When I started this blog back in 2009, I was trying to figure out who I was outside of my life's labels. Clearly, you don't lose your soul when you lose your job. That said, I started the blog because I couldn't figure out why I lost my job and felt like I lost myself. I struggled to to define myself without using a title or a role but over the last two years, I've often felt like I got through that journey. If you asked me last week, I'd have told you I know who I am and who I want to be.










You notice I used past tense. One sure thing in this world is that God (or whatever you believe in) has a way of putting you back in class even when you think you've learned a lesson and graduated to a new phase of your journey.









This week, I was put back in class while actually attending one. I was watching Deepak Chopra on Lifeclass Monday night. There was so much in that episode to process but the reflection started early on when Oprah shared a lesson she learned a while back: "You are not a body that has a soul but rather you are a soul that has a body." I'm Christian. I know I am a soul so you would think my response would be a sarcastic "duh," right? Surprisingly for me, it wasn't that kind of moment. It was a freakin' revelation and it is because of where I am right now in my life. If I take a step back, I have no problem saying or accepting that I am a soul inside of this vessel. Yet, my current reality is that this vessel is sick. All that I am going through with my health and my struggle to find time to pursue my passion projects while working a full time job and trying to be a present person has made it easier to get lost in my physical being and not focus on the soul using it.

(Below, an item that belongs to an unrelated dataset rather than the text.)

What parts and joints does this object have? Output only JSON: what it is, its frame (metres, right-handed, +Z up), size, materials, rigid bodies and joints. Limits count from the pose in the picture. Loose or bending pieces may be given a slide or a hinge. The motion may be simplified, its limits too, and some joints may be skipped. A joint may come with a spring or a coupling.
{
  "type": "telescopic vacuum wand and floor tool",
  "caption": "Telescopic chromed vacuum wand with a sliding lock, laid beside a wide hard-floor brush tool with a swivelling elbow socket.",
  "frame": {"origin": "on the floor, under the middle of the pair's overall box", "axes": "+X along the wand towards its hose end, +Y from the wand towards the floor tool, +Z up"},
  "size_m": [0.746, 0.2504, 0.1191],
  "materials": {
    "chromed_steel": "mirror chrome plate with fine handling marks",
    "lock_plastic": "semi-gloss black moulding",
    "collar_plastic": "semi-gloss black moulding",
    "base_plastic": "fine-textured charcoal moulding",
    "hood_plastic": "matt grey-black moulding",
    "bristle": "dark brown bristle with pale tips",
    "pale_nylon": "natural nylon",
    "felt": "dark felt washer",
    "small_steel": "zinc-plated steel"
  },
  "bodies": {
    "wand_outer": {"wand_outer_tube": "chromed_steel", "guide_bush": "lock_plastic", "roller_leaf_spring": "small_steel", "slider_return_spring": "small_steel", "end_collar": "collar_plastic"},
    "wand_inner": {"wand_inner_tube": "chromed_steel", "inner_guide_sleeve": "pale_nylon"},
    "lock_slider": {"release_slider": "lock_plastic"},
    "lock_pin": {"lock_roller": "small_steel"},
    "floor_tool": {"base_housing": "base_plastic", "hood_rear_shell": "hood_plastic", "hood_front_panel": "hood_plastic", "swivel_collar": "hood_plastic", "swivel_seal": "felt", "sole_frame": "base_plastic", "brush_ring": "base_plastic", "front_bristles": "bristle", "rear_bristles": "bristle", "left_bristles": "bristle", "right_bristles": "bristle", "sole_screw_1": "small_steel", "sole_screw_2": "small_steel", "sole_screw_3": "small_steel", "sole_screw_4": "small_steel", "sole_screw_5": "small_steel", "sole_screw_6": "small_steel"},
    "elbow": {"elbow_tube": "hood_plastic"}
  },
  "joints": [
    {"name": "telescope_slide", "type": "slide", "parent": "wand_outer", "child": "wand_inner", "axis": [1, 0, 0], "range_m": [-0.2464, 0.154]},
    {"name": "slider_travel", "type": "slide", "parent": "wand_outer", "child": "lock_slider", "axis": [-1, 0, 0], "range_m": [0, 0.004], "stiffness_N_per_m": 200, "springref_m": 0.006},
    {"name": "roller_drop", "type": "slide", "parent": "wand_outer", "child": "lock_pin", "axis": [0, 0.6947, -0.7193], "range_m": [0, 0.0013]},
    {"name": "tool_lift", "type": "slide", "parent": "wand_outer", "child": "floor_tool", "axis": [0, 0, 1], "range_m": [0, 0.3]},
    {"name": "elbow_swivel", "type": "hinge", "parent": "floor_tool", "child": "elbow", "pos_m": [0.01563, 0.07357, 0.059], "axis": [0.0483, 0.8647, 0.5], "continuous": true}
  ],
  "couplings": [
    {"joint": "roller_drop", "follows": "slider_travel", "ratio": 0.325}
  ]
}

As I was trying to digest the weight of that, Deepak began talking about the spirit and it being the source of our values, inspirations and intuition. That made it a little easier for me to separate the body from the spirit and forget about my ailments and ego for a moment. I do know what my values are. I know what inspires me and I listen to my gut the majority of the time. I know when my social mask or my ego is driving my actions and I am able to acknowledge it and dial it back. I can ask myself whether I am walking my walk or if I am stifling my spirit to please others. I can apologize when I have let my ego win. Satisfied that I was closer to the front of the class than I felt at the start of the episode, I continued jotting down notes but relaxed in my seat a little. I've got this, I thought.









Then, Deepak moved into the questions to ask yourself to create your soul profile. Bam! One foot instantly back in 2009. Why? Well, here are the questions:









1. Who am I?



2. What do I want?



3. What is my purpose in this life?



4. What are my unique skills and talents?

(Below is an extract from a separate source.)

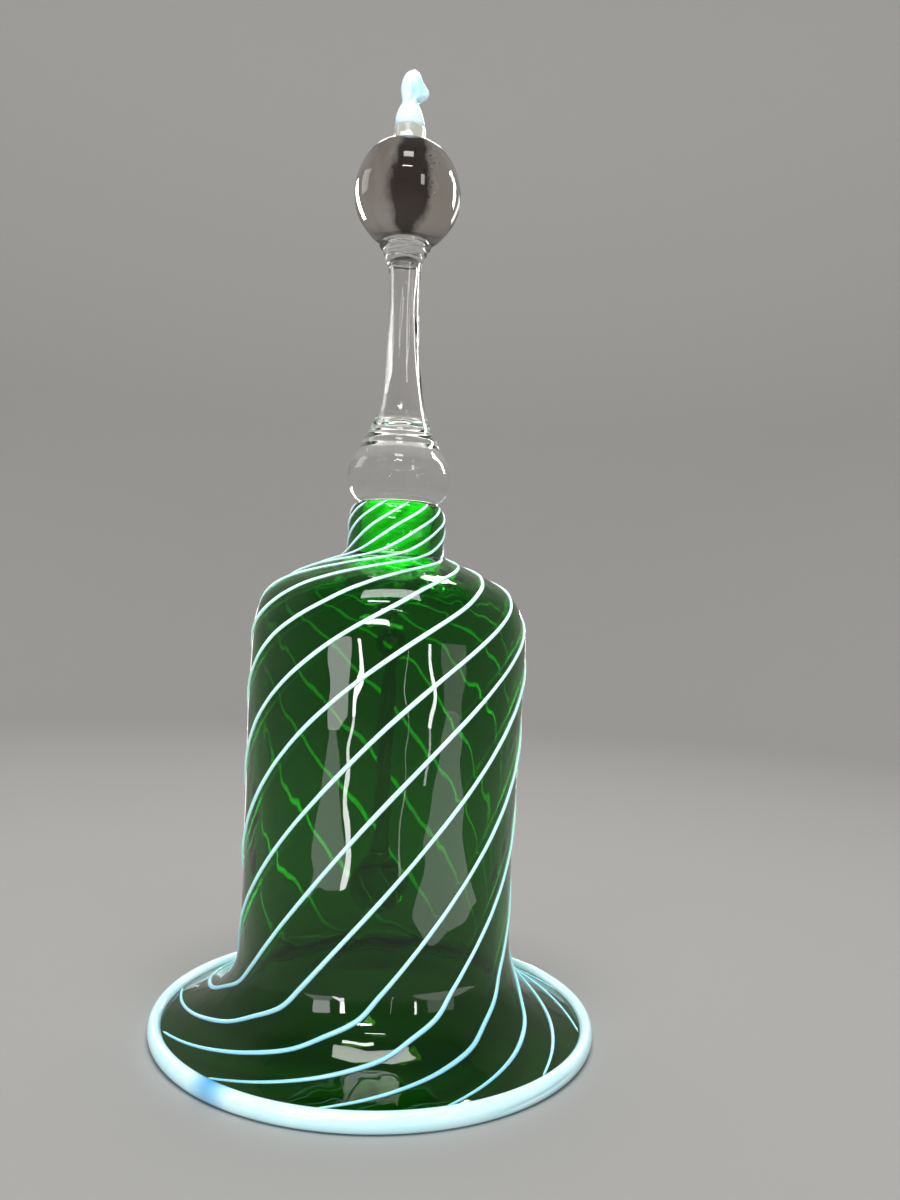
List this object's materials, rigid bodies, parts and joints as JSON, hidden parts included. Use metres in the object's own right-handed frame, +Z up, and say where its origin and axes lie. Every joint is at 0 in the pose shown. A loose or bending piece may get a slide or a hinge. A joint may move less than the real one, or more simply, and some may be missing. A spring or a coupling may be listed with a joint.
{
  "type": "glass hand bell",
  "caption": "Green glass bell with a wide brim, spiral opal threads and white rim roll, a clear glass handle with knops and an opal tip, and a hanging clapper.",
  "frame": {"origin": "on the bell's axis, at the underside of the rim roll, which it stands on", "axes": "+Z up along the bell's axis to the opal tip, +X to the right and -Y towards the viewer"},
  "size_m": [0.14, 0.14, 0.3105],
  "materials": {
    "green_glass": "blown, glossy, deep bottle green",
    "opal_glass": "glossy opal white with a faint blue cast",
    "clear_glass": "clear, glossy, with a few seeds",
    "tinted_glass": "solid, glossy, faint smoky tint",
    "plaster": "matt white plaster",
    "wire": "dull iron wire",
    "clapper_glass": "drawn, glossy, deep bottle green"
  },
  "bodies": {
    "bell": {"bell_brim": "green_glass", "bell_flare": "green_glass", "bell_body": "green_glass", "bell_shoulder": "green_glass", "bell_neck": "green_glass", "rim_band": "opal_glass", "white_thread_01": "opal_glass", "white_thread_02": "opal_glass", "white_thread_03": "opal_glass", "white_thread_04": "opal_glass", "white_thread_05": "opal_glass", "white_thread_06": "opal_glass", "white_thread_07": "opal_glass", "white_thread_08": "opal_glass", "white_thread_09": "opal_glass", "white_thread_10": "opal_glass", "white_thread_11": "opal_glass", "white_thread_12": "opal_glass", "finial_tip": "opal_glass", "lower_knop": "clear_glass", "stem_foot_ring": "clear_glass", "stem": "clear_glass", "collar_ring_lower": "clear_glass", "collar_ring_middle": "clear_glass", "collar_ring_upper": "clear_glass", "finial_collar": "clear_glass", "ball_knop": "tinted_glass", "plaster_plug": "plaster", "clapper_staple": "wire"},
    "link": {"clapper_link": "wire"},
    "clapper": {"clapper_rod": "clapper_glass", "clapper_bob": "clapper_glass"}
  },
  "joints": [
    {"name": "link_swing", "type": "hinge", "parent": "bell", "child": "link", "pos_m": [0, 0, 0.1323], "axis": [1, 0, 0], "range_deg": [-15, 15]},
    {"name": "clapper_swing", "type": "hinge", "parent": "link", "child": "clapper", "pos_m": [0, 0, 0.1232], "axis": [0, 1, 0], "range_deg": [-15, 15]}
  ]
}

5. What do I expect in a meaningful relationship?









I can answer a lot of that really clearly.









What do I want?



I knew I wanted to be a lawyer by the time I was 8. As an adult, I am aware that I just wanted to help people and the best example of an advocate I had at that time was the lawyer. Today, I'm a lawyer but I know I want to help people on a human level and not just on the academic level I picked up in law school and in practice. If I am being truthful, I've had quite a few moments over the years where the job got to be too stressful and not what I thought it would be when I filled out my law school applications. I've asked myself if I missed the mark when choosing my career more times than I can count. There was a time when I was not working on my own terms and I was pushing my body to a breaking point. I'm in a much better situation now and I know that I am not my career but I still want to be an advocate for others. I found volunteer opportunities that allow me to work through my history and help others at the same time. So what do I want? I want to comfortably stand in the truth of my past but not be held down by it. I want to take the work I've done on myself and help people overcome obstacles by sharing my story of abuse, illness, job loss and love. I want to listen and mentor from a raw, honest place. I am doing that through my volunteer work and through my everyday interactions with people. I am attempting to do that through my blogs and other writing. To continue to do that and build upon it is what I want.









What is my purpose in this life?



I think everyone's purpose is to serve others so I can answer this one pretty easily. My purpose in this life is to serve others (related and not) and try to lift them up. To serve myself and make sure that I am taking care of my spirit so I can be present in my daily life and recognize when I am losing focus on my spirit and getting caught up in my issues. I also feel like my purpose is to be a mother (that's a journey that you know I'm working through but I know it will happen no matter what). Even that goes back to serving another person. Somehow, it also goes back to continued healing from my own past.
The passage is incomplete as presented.